One major strategy many companies seem to be pursuing is to buy abroad. Taking advantage of a yen that has appreciated 45% against the dollar in the last four years, Japanese companies are buying up many foreign companies, particularly in fast growing economies.  Many companies have large amounts of cash and very few opportunities to expand inside Japan. They are now taking advantage of the bargains created by shaky economies abroad. Unlike in the 1980s when Japan was buying up many foreign companies, they are largely focusing on solid firms in quickly growing markets. They are also relying much more on the management already in place and proven to be successful, instead of shipping in Japanese management as they had 30 years ago (“Japanese firms shop abroad”). Factories are being rebuilt and supply chains are being re-established at amazing speeds. As manufacturers are able to begin production again, exports have increased 6.2%, and an improvement in consumer sentiment has lead to a 1% increase in domestic private consumption (“Japan — Earthquake, Tsunami and Nuclear Crisis”).

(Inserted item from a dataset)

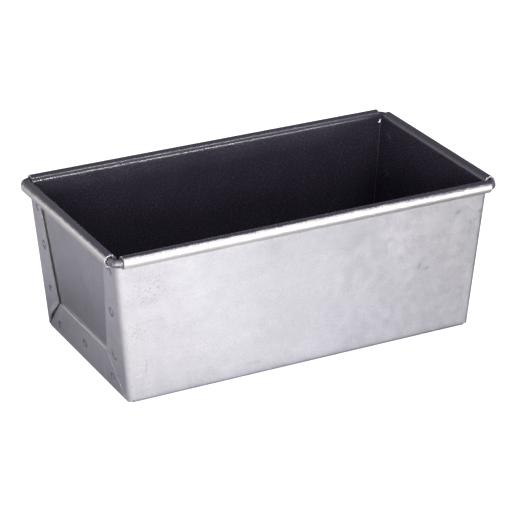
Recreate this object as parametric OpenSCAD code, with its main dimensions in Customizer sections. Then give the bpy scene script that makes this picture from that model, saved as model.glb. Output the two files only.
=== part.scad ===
// Loaf pan for bread baking: one folded sheet makes the floor, the long walls and the
// end flaps, two riveted end panels close it, and a wire stiffens the rolled rim.
// X runs along the pan, Y across it and Z up. The origin is the middle of the floor's underside.

/* [Rim] */
// Length between the centre lines of the end curls
rim_length = 224; // [215:1:235]
// Width between the centre lines of the long curls
rim_width = 120.2; // [116:0.2:126]
// Height of the rim wire's centre line above the table
rim_height = 84.2; // [76:0.2:92]
// Diameter of the rim wire
wire_d = 4.5; // [4.3:0.1:4.8]
// Radial room between the wire and the sheet rolled round it
wire_room = 0.35; // [0.2:0.05:0.45]
// Radius of the wire's centre line at each corner
wire_bend_r = 3.8; // [3.7:0.1:4]
// Angle that the sheet turns round the wire
curl_angle = 308; // [280:1:310]

/* [Base] */
// Outside length of the base at the table
base_length = 206; // [200:1:210]
// Outside width of the base at the table
base_width = 107.4; // [104:0.2:110]

/* [Sheet] */
// Thickness of the sheet
sheet_t = 0.9; // [0.8:0.05:0.95]
// Outside radius of the folds round the floor
floor_fold_r = 2.2; // [2:0.1:2.6]
// Outside radius of the upright corner folds
corner_fold_r = 3; // [2.6:0.1:3.2]
// Room between an end panel and the flaps outside it
panel_room = 0.03; // [0.02:0.01:0.05]

/* [Curl ends] */
// Distance from the left corner of the rim to the cut end of each long curl
long_curl_back_left = 4.2; // [4:0.1:6]
// Distance from the right corner of the rim to the cut end of each long curl
long_curl_back_right = 3.5; // [3.5:0.1:6]
// Distance from the front corner of the rim to the cut end of each end curl
end_curl_back_front = 4.6; // [4.4:0.1:7]
// Distance from the back corner of the rim to the cut end of each end curl
end_curl_back_rear = 5.8; // [4.4:0.1:7]

/* [Flaps] */
// Height of the top edge of the flap that folds up from the floor
base_flap_h = 22.4; // [20:0.2:25]
// Length of that top edge
base_flap_l = 62.4; // [58:0.2:66]
// Lean of the upright flaps' free edges from vertical
flap_lean = 9.8; // [8:0.1:11]
// Distance of each mitre's foot from the middle of the end
mitre_foot = 52.2; // [51.5:0.1:52.4]
// Width of the slit along each mitre
mitre_slit = 0.5; // [0.3:0.1:0.7]
// Height of the top ends of the upright flaps below the wire's centre line
flap_drop = 3.3; // [3.3:0.1:4]

/* [Rivets] */
// Diameter of a rivet's shank
shank_d = 3.2; // [3:0.1:3.4]
// Diameter of the flat head inside the pan
head_d = 6.4; // [6:0.1:7]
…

Japanese temporary housing
The temporary housings for tsunami evacuees in Shichigahama, Miyagi.

The fate of people who have lost their homes in the tsunami is a little cloudier. For the most part, their continuing difficulties have fallen out of the public attention. While both Japanese and international TV shows and newspapers featured the fate of various survivors as much as six months after the quake, silence has largely settled over the media on the subject. As the year ended, many TV shows paused to remember those who had lost their lives, but little to nothing is said of those who have lost their homes and livelihoods. One article mentions a prefecture's plans for relocation. It says that many districts which were destroyed by the quake have yet to agree on reconstruction plans (Yamashita). In Miyagi, construction of long term housing is scheduled to be completed near the beginning of 2012. This housing provides more space and security than the temporary housing (“City in Miyagi”).

Notably, more than 90,000 people displaced by the nuclear crisis in Fukushima remain in limbo.  Cold shut down of the Fukushima plant was announced in mid December ahead of schedule. Cold shut down is being defined as when water used to cool the nuclear fuel has dropped below the boiling point, which prevents the fuel from reheating. TEPCO claims that the water temperature in all three plants fell below boiling in September, but they wanted to be cautious in declaring cold shut down. TEPCO does not plan to entomb the plant. Instead they hope to remove all of the fuel and contaminated water (“Japan to declare cold shutdown”). The company hopes to start removing the fuel within two years and have it all removed within 10. This is an extremely optimistic goal since radiation levels described by one article as 'sky-high' prevent any worker from going near the unit. TEPCO hopes to use and possibly develop remote-controlled machines to aid in the clean up. They estimate it will take five to six years to seal all of the cracks and holes in the containment vessels and up to nine years remove the contaminated water. Estimates put total clean-up at around 40 years (Nagata).

There has been some negative response surrounding the announcement. The nuclear core is still extraordinarily hot. One independent expert is quoted expressing confusion as to why they choose to call it a cold shut down, saying it is, “an affront to those in the industry who really know what the term means (Okada et al). A free-lance journalist who spent more than a month undercover also casts some serious doubts on the positive picture painted by TEPCO.  He claims that conditions are far worse than admitted. He says much of the work is just for show, and that it is sloppy and likely to break down. He also suggests that workers are being pressured to exceed their radiation doses to complete work and that communication between various groups involved with the repair is quite poor (Suzuki). An independent probe also mentions poor communications as a serious issue. Regulators that fled the scene and the governments withholding information from the public are also listed as major issues (Inajima). Regardless of these issues, many are relieved to hear that the first milestone in addressing this disaster has been achieved and that steps leading to people eventually being able to return to some of their homes in the evacuation zone are finally beginning.